もっとも主力処は不安定ながらも、需給関係が良好な個人主体の売買は活発であり、外部要因に振らされ難い新興市場の中小型株への売買が目立った。これにより、JASDAQ平均は11営業日続伸で1990年以来の高値を更新したほか、マザーズ指数は5日続伸で昨年7月の戻り高値水準を回復。東証2部指数については2006年の高値を突破し、史上最高値を更新している。

今週は28日のトランプ大統領による議会演説が、まずは相場の変動要因になろう。議会演説の内容のほか、これを受けた米株式市場の動向に振らされそうである。足下でNYダウは11営業日続伸で最高値を更新する一方で、高値警戒感から急落リスクを警戒する向きはある。ただ、日本株市場についてはこれを警戒した中でのこう着であり、議会演説を受けて乱高下があったとしても、織り込み済みとしてアク抜けも意識されそうである。

一方でトランプ大統領の「米雇用を取り戻す」に向けた政策等が好感される可能性はある。ただし、自国優先のなか、競合企業にとっては不透明感につながりやすい。さらに米国の核戦力増強に積極的な姿勢を示していることは、不安要因になるだろ。米国市場の下げに対する連動性は高まる一方で、上昇局面においての相関性は薄れよう。

また、来週は3月1日に米地区連銀経済報告(ベージュブック)が公表されるほか、イエレンFRB議長の講演が3日に予定されており、3月利上げへの思惑が再び強まる可能性もあり、金利動向やこれを受けた為替動向などを睨みながらの相場展開になろう。日経平均は相当煮詰まり感が台頭しており、横ばい推移ではシグナルが悪化傾向をみせてくる。24日の米国市場ではNYダウが11連騰をみせるなか、シカゴ日経225先物は19200円を下回っている。これにサヤ寄せする格好から、週初は弱含みの展開となり、トランプ大統領の議会演説待ちとなる。この時点でシグナルは悪化するため、売り仕掛け的な動きには警戒しておきたい。

翌週にはメジャーSQを控えているほか、それを通過すると期末要因からより動けなくなるだろう。

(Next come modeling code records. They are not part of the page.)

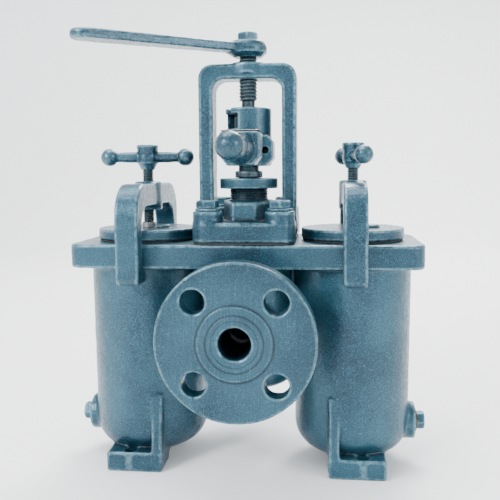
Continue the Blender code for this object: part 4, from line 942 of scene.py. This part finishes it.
def direction_plate():
    """A bright frame, a divider and two arrows standing out of etched fields.

    Returns the mesh and the heights between which its finish goes from etched to bright.
    """
    (x0, x1), (y0, y1), (z0, z1) = (span("direction_plate", axis) for axis in range(3))
    box = (x0, y0, z0), (x1, y1, z1)
    pitch, rim, divider = 0.2, 1.7, 0.45
    arrow_reach, arrow_place, arrow_half = 12.0, 4.4, 0.5
    etched, root = z1 - 0.35, z0 + 0.1
    cx, cy = (x0 + x1) / 2, (y0 + y1) / 2
    solid = Solid(*box, pitch)
    outline = [(x + cx, y + cy) for x, y in rectangle(x1 - x0, y1 - y0, 1.2)]
    solid.add(extruded(2, outline, (z0, etched), 0.1))
    proud = Solid(*box, pitch)
    proud.add(extruded(2, outline, (root, z1), 0.1))
    proud.cut(bar((x0 + rim, y0 + rim, z0 - 3), (x1 - rim, y1 - rim, z1 + 3)))
    proud.add(bar((cx - divider, y0 + 1, root), (cx + divider, y1 - 1, z1), 0.05))
    for way in ENDS:
        y = cy - way * arrow_place
        shaft = bar((cx - 9.5, y - arrow_half, root), (cx + 9.5, y + arrow_half, z1), 0.05)
        tip = cx + way * arrow_reach
        point = [(tip, y), (tip - way * 4.2, y + 1.9), (tip - way * 4.2, y - 1.9)]
        proud.add(shaft, extruded(2, point, (root, z1), 0.02))
    solid.field = np.minimum(solid.field, proud.field)
    for side in SIDES:
        solid.cut(rod(2, rivet_place(side), RIVET_HOLE, (z0 - 4, z1 + 4)))
    return solid.mesh("direction_plate"), (etched + 0.08) * MM + ORIGIN.z, (z1 - 0.12) * MM + ORIGIN.z


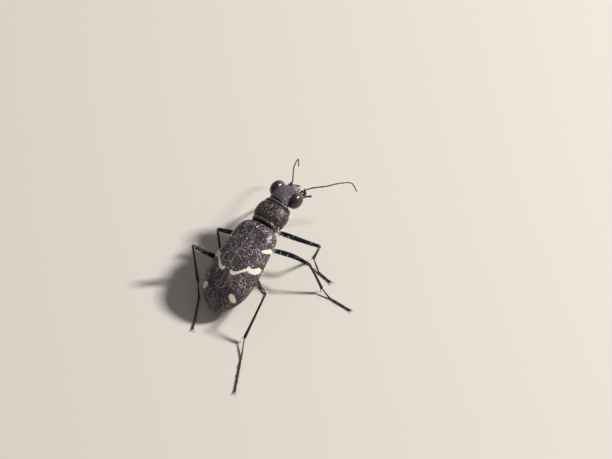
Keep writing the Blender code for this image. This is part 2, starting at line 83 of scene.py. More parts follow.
# %% Camera
camera_data = bpy.data.cameras.new("camera")
camera_data.lens = 150
camera_data.sensor_width = 36
camera_data.clip_start = 0.01
camera_data.clip_end = 10
camera = bpy.data.objects.new("camera", camera_data)
bpy.context.scene.collection.objects.link(camera)
VIEW_BACK = Vector((0.3147, -0.5450, 0.7771))
CAMERA_PLACE = Vector((66.60, -110.07, 166.67))
camera.location = CAMERA_PLACE * MM
camera.rotation_mode = "QUATERNION"
camera.rotation_quaternion = (-VIEW_BACK).to_track_quat("-Z", "Y")
bpy.context.scene.camera = camera
print("camera", round(camera.location.length * 1000), "mm away")

# %% Light and floor


def linear(hex_colour):
    """A colour written as sRGB hex, turned to the linear values that shaders use."""
    values = [int(hex_colour[i:i + 2], 16) / 255 for i in (1, 3, 5)]
    return (*(v / 12.92 if v <= 0.04045 else ((v + 0.055) / 1.055) ** 2.4 for v in values), 1.0)


def add_node(tree, kind, settings=None, links=None):
    """Adds a node. Settings are its options or input values, and links feed its inputs."""
    node = tree.nodes.new(kind)
    for key, value in (settings or {}).items():
        if isinstance(key, int) or (key in node.inputs and not hasattr(node, key)):
            node.inputs[key].default_value = value
        else:
            setattr(node, key, value)
    for key, source in (links or {}).items():
        tree.links.new(source, node.inputs[key])
    return node


def soft_lamp(name, place, aim, size, power):
    """A square soft lamp, in metres, turned to its aim."""
    data = bpy.data.lights.new(name, "AREA")
    data.size = size
    data.energy = power
    lamp = bpy.data.objects.new(name, data)
    bpy.context.scene.collection.objects.link(lamp)
    lamp.location = place
    lamp.rotation_mode = "QUATERNION"
    lamp.rotation_quaternion = (Vector(aim) - Vector(place)).to_track_quat("-Z", "Y")
    return lamp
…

タイミングとしてはもち合いレンジの上放れに期待したいところだが、調整が長引く可能性もあり、物色の流れとしては個人主体とした中小型株での値幅取りが中心になりそうである。なお、名実共に3月相場入りとなることから、ややフットワークは軽くなりそうである。トランプ大統領の議会演説後の米株急落リスク等を過度に警戒している面もあり、アク抜けが意識される局面において、もち合いレンジを上放れてくるようだと、ショートカバーを交えた本格的なリバウンド相場に移行する可能性はあるだろう。5日からは中国全国人民代表大会(全人代、国会に相当)が開幕する。中国の政策期待等が支援材料になりそうだ。

その他経済スケジュールでは、1日に2月の米ISM製造業景況指数、2月の中国製造業・非製造業PMIが発表される、3日に2月の米ISM非製造業景況指数が発表される。イベントとしては3日に 任天堂<7974>が新型家庭用ゲーム機「スイッチ」を発売する。